As for why "John Doe," Language Humanities speculates that it's a just bog-standard English language male name. While this is true, it's not the whole story. The New York Times explains that the roots of John Doe go back to the Magna Carta in 1215 C.E., which necessitated the involvement of two nonspecific individuals to conduct certain legal actions.

800 years of anonymity

The Magna Carta is a fundamental document underpinning modern judiciary, especially civil rights issues. The British Library describes how passages of the Magna Carta reverberate onward in newer documents like the 1791 United States Bill of Rights, particularly the 39th clause guaranteeing all "free men" a fair and just trial. Part of that fairness required gathering a minimum of two "law-worthy and discreet men" to help in disputes related to property damage, as the Magna Carta itself says via the U.S. National Archives

The passage in question describes inheritance from a landowner to an heir. In a nutshell, if someone comes into stewardship or guardianship of an heir's land and ruins it, that person has to pay damages, and the land goes to two other people. If those people do the same, then they suffer the same punishment. If a guardian "should commit destruction or waste, we will take recompense from him and the land will be assigned to two law-worthy and discreet men of that fee who will answer to us or to the person to whom we assign such land for the land's issues."

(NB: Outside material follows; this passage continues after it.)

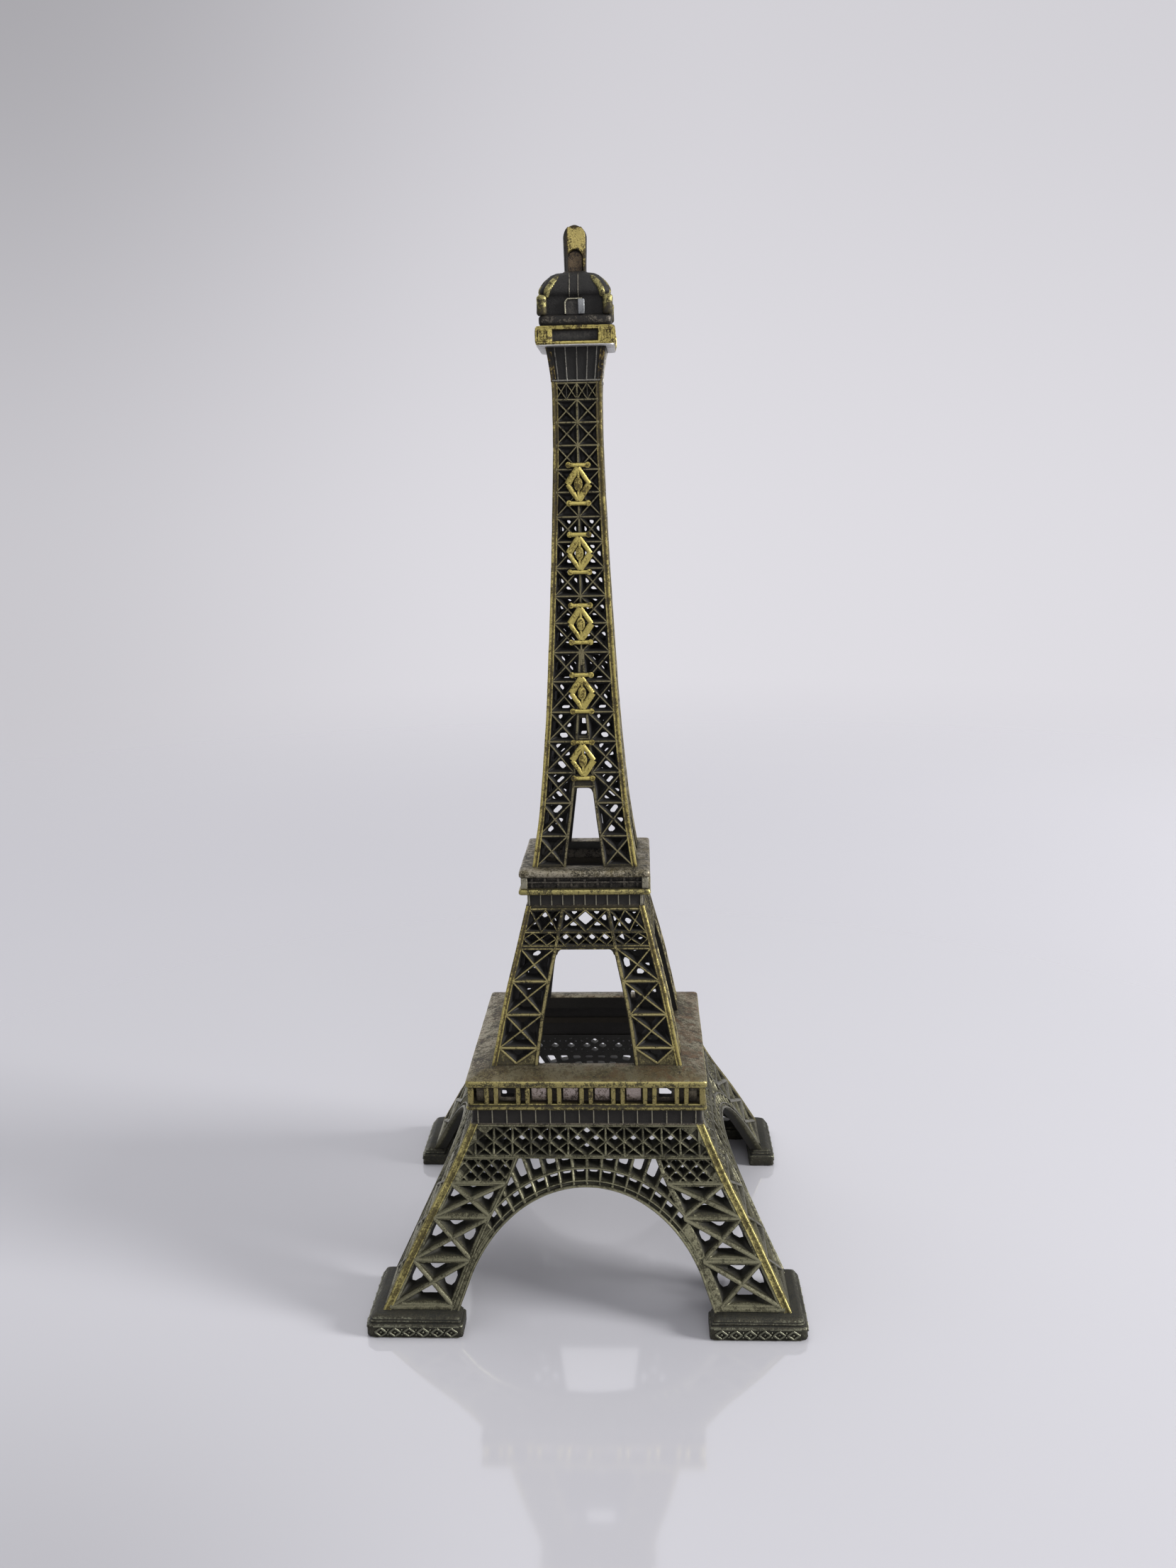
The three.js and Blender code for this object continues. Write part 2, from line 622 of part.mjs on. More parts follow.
place('first_frieze_ring', squareRing(FRIEZE1), DARK);
place('first_ledge_ring', squareRing(LEDGE1), GOLD_SOFT);
place('first_gallery_wall', galleryWall(), DARK);
placeAround('first_balustrade', SIDES, balustrade, GOLD);
place('first_deck', firstDeck(), BRONZE);

placeAround('middle_panel', SIDES, middlePanel, GOLD);
place('second_frieze_ring', squareRing(FRIEZE2), DARK);
place('second_ledge_ring', squareRing(LEDGE2), GOLD_SOFT);
place('second_cornice_core', fromSolid(blockedRing(CORNICE2)), DARK);
place('second_deck', squareRing(DECK2), PALE_DULL);

placeAround('column_panel', SIDES, columnPanel, GOLD);
ORNAMENT_CENTRES.forEach((z, i) => place(`column_ornament_${i + 1}`, ornament(z), GOLD_BRIGHT));

place('neck_collar', neckCollar(), DARK);
place('top_gallery_band', topGallery(), GOLD_BRIGHT);
const plinthPlan = squarePoints(PLINTH.outer, PLINTH.radius, 2);
place('dome_plinth', prism(plinthPlan, PLINTH.z0, PLINTH.z1), DARK);
place('dome', dome(), DARK_DULL);
for (const [name, signX, signY] of CORNERS) {
  const at = [signX * BOSS.at, signY * BOSS.at, 0];
  place(`dome_boss_${name}`, cornerBoss(), GOLD_BRIGHT, { at });
}
place('dome_door_block', doorBlock(), PALE);
place('finial', finial(), GOLD_BRIGHT);

export default tower;
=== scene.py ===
import math
import bpy
import bmesh
import numpy as np
from mathutils import Vector, Matrix, noise
from mathutils.geometry import delaunay_2d_cdt


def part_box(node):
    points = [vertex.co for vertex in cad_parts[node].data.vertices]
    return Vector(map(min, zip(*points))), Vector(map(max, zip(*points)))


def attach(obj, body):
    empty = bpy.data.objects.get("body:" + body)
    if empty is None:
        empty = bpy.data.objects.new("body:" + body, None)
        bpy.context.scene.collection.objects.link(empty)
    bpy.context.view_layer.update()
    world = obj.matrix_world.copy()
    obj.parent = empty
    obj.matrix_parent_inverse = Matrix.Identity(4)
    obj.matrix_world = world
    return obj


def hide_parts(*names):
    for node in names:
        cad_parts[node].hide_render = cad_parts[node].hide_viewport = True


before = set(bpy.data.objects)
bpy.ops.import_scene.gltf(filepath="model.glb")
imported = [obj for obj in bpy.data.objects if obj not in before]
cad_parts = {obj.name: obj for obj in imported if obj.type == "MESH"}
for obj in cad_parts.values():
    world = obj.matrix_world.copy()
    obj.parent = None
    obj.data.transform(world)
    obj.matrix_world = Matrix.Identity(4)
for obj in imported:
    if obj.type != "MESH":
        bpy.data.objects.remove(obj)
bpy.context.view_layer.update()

MM = 0.001


def node_box(name):
    lo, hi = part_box(name)
    return [v * 1000 for v in lo], [v * 1000 for v in hi]


# ------------------------------------------------------------------ sizes, from the frame
FOOT_LO, FOOT_HI = node_box("foot_plinth_front_left")
FOOT_HALF = -FOOT_LO[0]
FOOT_IN = -FOOT_HI[0]
FOOT_H = FOOT_HI[2]
FR1 = node_box("first_frieze_ring")
LG1 = node_box("first_ledge_ring")
DK1 = node_box("first_deck")
FR2 = node_box("second_frieze_ring")
LG2 = node_box("second_ledge_ring")
CO2 = node_box("second_cornice_core")
DK2 = node_box("second_deck")
NK = node_box("neck_collar")
GT = node_box("top_gallery_band")
PL = node_box("dome_plinth")
DM = node_box("dome")
FN = node_box("finial")
HEIGHT = FN[1][2]

PROFILE = [
    (0, 36.2), (3.4, 34.3), (13.5, 29.15), (23.5, 23.5), (30.2, 20.4),
    (30.3, 20.4), (39.0, 16.75), (46.2, 15.3), (52.3, 14.05), (58.2, 12.5), (66.7, 10.4),
    (73.4, 9.2), (76.4, 8.72), (82.5, 7.8), (88.7, 7.2), (94.9, 6.65), (101, 6.2),
    (107.1, 5.85), (113.1, 5.5), (119.1, 5.2), (125, 4.9), (131, 4.65), (137, 4.4),
    (142.5, 4.2), (148.2, 4.1), (155, 4.1), (157.3, 4.3), (159.5, 4.7), (160.7, 4.95),
]
_PZ = [p[0] for p in PROFILE]
_PA = [p[1] for p in PROFILE]


def _smooth_run(z0, z1, width):
    zs = np.arange(z0 - 12, z1 + 12, 0.25)
    a = np.interp(zs, [z for z in _PZ if z0 <= z <= z1], [v for z, v in PROFILE if z0 <= z <= z1])
    inside = [(z, v) for z, v in PROFILE if z0 <= z <= z1]
    s0 = (inside[1][1] - inside[0][1]) / (inside[1][0] - inside[0][0])
    s1 = (inside[-1][1] - inside[-2][1]) / (inside[-1][0] - inside[-2][0])
    a = np.where(zs < z0, inside[0][1] + (zs - z0) * s0, a)
    a = np.where(zs > z1, inside[-1][1] + (zs - z1) * s1, a)
    k = int(width / 0.25) | 1
    pad = k // 2
    b = np.convolve(a, np.ones(k) / k, mode="same")
    b[:pad] = a[:pad]
    b[-pad:] = a[-pad:]
    return zs, b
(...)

The Magna Carta doesn't use the name "John Doe" specifically, but as The New York Times describes, the legalistic precedent it established carried onward over the following hundreds of years, particularly in property-based court cases pitting landlords against tenants. Plaintiffs in those cases — tenants — were dubbed "John Doe" to protect them from their landlords, who were interestingly dubbed "Richard Roe."

Ashok Kumar, Jan Jansen, and Yamada Taro

My Law Questions says that John Doe was in such regular use in court cases by the 1600s that the 1659 Oxford English Dictionary defines "John Doe" specifically according to this purpose. Jane Doe came later in 1703. In both cases, they were used as hypothetical placeholder peoples and to conceal actual people. As for why "Doe," we can look to its aforementioned partner "Roe." Both are names for deer, which would have been commonly hunted in medieval times, and often refer to females of different types of deer. Very recently, we should all recognize "Roe vs. Wade," which substituted "Jane Roe" for the actual plaintiff Norma McCorvey. 

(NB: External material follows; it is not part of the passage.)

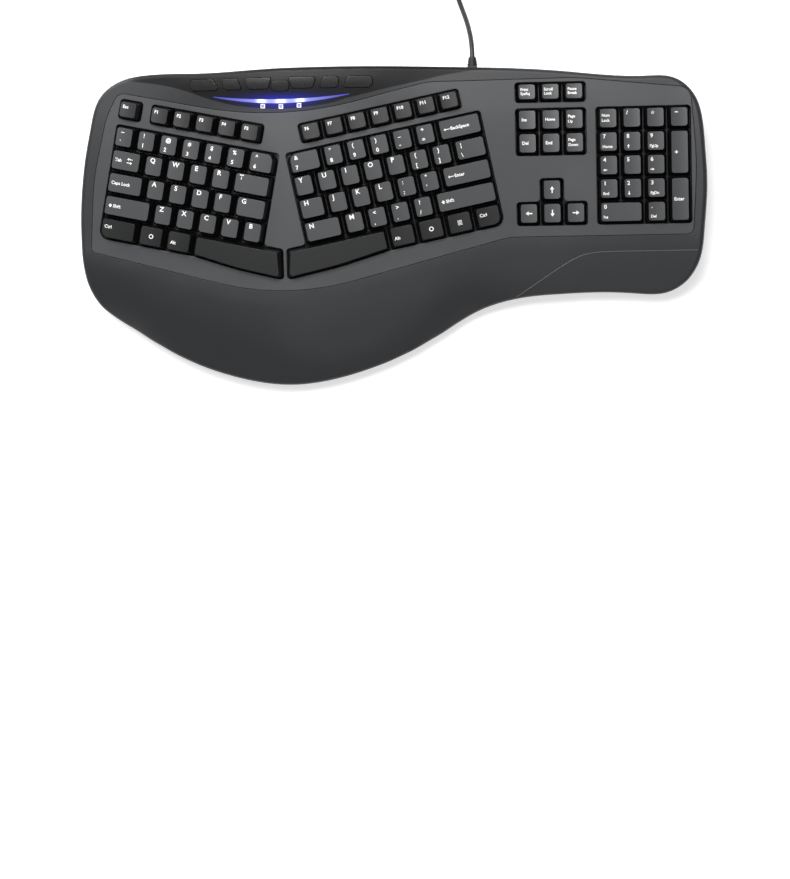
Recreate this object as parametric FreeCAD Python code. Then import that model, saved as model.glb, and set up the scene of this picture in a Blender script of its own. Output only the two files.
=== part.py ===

Maybe Doe and Roe just rhymed, maybe they were easy to remember, but John and Jane Doe stuck in the U.S. and Canada all the way to the present, while they fell out of use in England. Other anonymous names have existed throughout history, like John Q. Public, but to avoid confusion across multiple court cases John Doe remains the standard. Use of the name also eventually expanded to law enforcement labeling unknown dead people.

Other languages and countries have their own versions of John Doe, like India, which Advaya Legal says is Ashok Kumar. While the history of the name is obviously different, its use is identical. In Japan it's Yamada Taro, in France it's Jean Dupont, in the Netherlands it's Jan Jansen, in Italy it's Mario Rossi, and many more, per Trusted Translations.